**PROMPT:**
Produce the listing below again, exactly as shown.

===== DATA SECTION =====

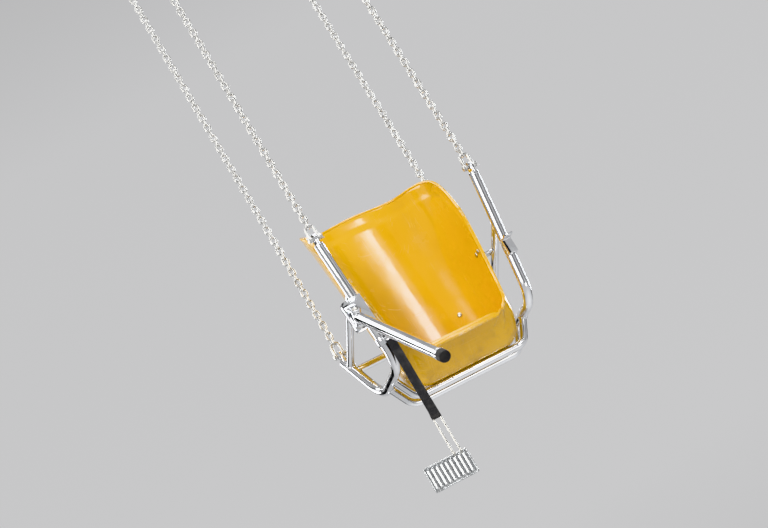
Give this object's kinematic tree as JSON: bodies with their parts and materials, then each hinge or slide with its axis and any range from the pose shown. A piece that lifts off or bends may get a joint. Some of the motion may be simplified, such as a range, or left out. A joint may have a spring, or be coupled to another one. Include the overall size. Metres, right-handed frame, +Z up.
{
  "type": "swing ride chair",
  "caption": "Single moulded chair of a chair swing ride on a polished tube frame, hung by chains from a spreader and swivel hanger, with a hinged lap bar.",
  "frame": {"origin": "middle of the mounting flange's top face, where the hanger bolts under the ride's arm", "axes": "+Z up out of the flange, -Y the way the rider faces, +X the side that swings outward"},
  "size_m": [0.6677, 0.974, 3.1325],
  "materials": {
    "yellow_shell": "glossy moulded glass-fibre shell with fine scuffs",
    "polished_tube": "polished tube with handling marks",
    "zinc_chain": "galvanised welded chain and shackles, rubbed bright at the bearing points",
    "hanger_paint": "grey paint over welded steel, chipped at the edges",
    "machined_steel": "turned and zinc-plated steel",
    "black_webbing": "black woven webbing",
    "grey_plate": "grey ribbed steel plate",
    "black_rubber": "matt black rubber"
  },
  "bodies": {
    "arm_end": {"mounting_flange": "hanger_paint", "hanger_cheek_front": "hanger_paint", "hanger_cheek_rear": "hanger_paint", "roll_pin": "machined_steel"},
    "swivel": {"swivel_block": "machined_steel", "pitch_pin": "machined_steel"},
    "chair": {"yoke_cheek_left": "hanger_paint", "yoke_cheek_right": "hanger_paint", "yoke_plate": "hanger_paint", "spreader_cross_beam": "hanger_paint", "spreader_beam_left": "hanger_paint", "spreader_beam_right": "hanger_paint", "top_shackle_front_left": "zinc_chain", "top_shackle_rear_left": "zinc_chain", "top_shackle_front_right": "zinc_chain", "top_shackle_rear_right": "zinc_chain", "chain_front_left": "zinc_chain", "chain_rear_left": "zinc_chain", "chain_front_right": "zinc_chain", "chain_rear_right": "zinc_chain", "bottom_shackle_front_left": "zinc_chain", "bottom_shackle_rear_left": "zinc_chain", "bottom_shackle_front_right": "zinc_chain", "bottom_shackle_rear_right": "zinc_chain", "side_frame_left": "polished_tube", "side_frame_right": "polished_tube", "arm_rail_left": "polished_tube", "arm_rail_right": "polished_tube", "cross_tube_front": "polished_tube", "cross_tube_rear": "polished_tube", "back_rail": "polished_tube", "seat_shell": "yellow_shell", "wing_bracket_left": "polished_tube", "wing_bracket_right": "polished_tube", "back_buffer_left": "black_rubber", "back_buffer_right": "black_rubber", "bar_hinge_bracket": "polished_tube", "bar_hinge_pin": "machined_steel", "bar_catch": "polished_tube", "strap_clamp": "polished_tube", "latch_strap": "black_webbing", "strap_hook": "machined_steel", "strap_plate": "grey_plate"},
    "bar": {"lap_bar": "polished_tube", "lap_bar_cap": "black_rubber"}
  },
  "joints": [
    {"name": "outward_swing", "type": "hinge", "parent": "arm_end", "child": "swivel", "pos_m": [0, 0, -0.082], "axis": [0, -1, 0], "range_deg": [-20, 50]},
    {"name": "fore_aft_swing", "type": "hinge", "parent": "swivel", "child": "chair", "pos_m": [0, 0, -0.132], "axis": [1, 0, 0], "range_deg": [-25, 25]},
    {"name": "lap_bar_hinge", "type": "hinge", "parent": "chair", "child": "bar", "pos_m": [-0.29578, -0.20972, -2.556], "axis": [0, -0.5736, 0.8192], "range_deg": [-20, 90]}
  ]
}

=====

**RESULT FOR THIS EXERCISE:**
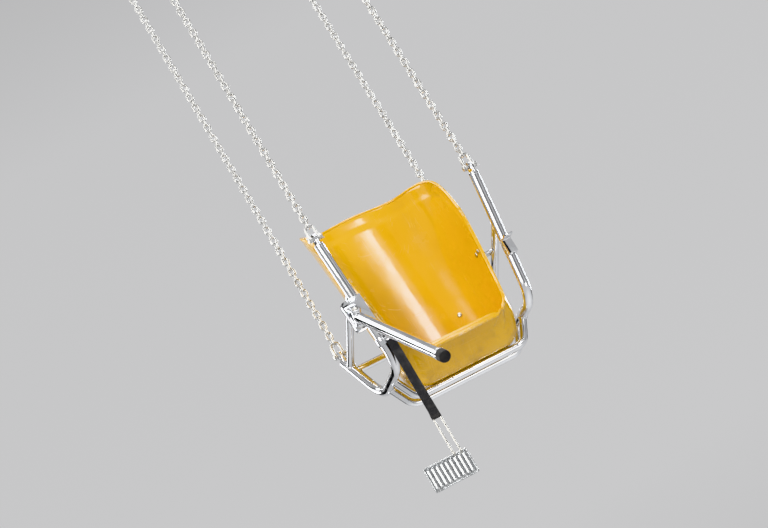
Give this object's kinematic tree as JSON: bodies with their parts and materials, then each hinge or slide with its axis and any range from the pose shown. A piece that lifts off or bends may get a joint. Some of the motion may be simplified, such as a range, or left out. A joint may have a spring, or be coupled to another one. Include the overall size. Metres, right-handed frame, +Z up.
{
  "type": "swing ride chair",
  "caption": "Single moulded chair of a chair swing ride on a polished tube frame, hung by chains from a spreader and swivel hanger, with a hinged lap bar.",
  "frame": {"origin": "middle of the mounting flange's top face, where the hanger bolts under the ride's arm", "axes": "+Z up out of the flange, -Y the way the rider faces, +X the side that swings outward"},
  "size_m": [0.6677, 0.974, 3.1325],
  "materials": {
    "yellow_shell": "glossy moulded glass-fibre shell with fine scuffs",
    "polished_tube": "polished tube with handling marks",
    "zinc_chain": "galvanised welded chain and shackles, rubbed bright at the bearing points",
    "hanger_paint": "grey paint over welded steel, chipped at the edges",
    "machined_steel": "turned and zinc-plated steel",
    "black_webbing": "black woven webbing",
    "grey_plate": "grey ribbed steel plate",
    "black_rubber": "matt black rubber"
  },
  "bodies": {
    "arm_end": {"mounting_flange": "hanger_paint", "hanger_cheek_front": "hanger_paint", "hanger_cheek_rear": "hanger_paint", "roll_pin": "machined_steel"},
    "swivel": {"swivel_block": "machined_steel", "pitch_pin": "machined_steel"},
    "chair": {"yoke_cheek_left": "hanger_paint", "yoke_cheek_right": "hanger_paint", "yoke_plate": "hanger_paint", "spreader_cross_beam": "hanger_paint", "spreader_beam_left": "hanger_paint", "spreader_beam_right": "hanger_paint", "top_shackle_front_left": "zinc_chain", "top_shackle_rear_left": "zinc_chain", "top_shackle_front_right": "zinc_chain", "top_shackle_rear_right": "zinc_chain", "chain_front_left": "zinc_chain", "chain_rear_left": "zinc_chain", "chain_front_right": "zinc_chain", "chain_rear_right": "zinc_chain", "bottom_shackle_front_left": "zinc_chain", "bottom_shackle_rear_left": "zinc_chain", "bottom_shackle_front_right": "zinc_chain", "bottom_shackle_rear_right": "zinc_chain", "side_frame_left": "polished_tube", "side_frame_right": "polished_tube", "arm_rail_left": "polished_tube", "arm_rail_right": "polished_tube", "cross_tube_front": "polished_tube", "cross_tube_rear": "polished_tube", "back_rail": "polished_tube", "seat_shell": "yellow_shell", "wing_bracket_left": "polished_tube", "wing_bracket_right": "polished_tube", "back_buffer_left": "black_rubber", "back_buffer_right": "black_rubber", "bar_hinge_bracket": "polished_tube", "bar_hinge_pin": "machined_steel", "bar_catch": "polished_tube", "strap_clamp": "polished_tube", "latch_strap": "black_webbing", "strap_hook": "machined_steel", "strap_plate": "grey_plate"},
    "bar": {"lap_bar": "polished_tube", "lap_bar_cap": "black_rubber"}
  },
  "joints": [
    {"name": "outward_swing", "type": "hinge", "parent": "arm_end", "child": "swivel", "pos_m": [0, 0, -0.082], "axis": [0, -1, 0], "range_deg": [-20, 50]},
    {"name": "fore_aft_swing", "type": "hinge", "parent": "swivel", "child": "chair", "pos_m": [0, 0, -0.132], "axis": [1, 0, 0], "range_deg": [-25, 25]},
    {"name": "lap_bar_hinge", "type": "hinge", "parent": "chair", "child": "bar", "pos_m": [-0.29578, -0.20972, -2.556], "axis": [0, -0.5736, 0.8192], "range_deg": [-20, 90]}
  ]
}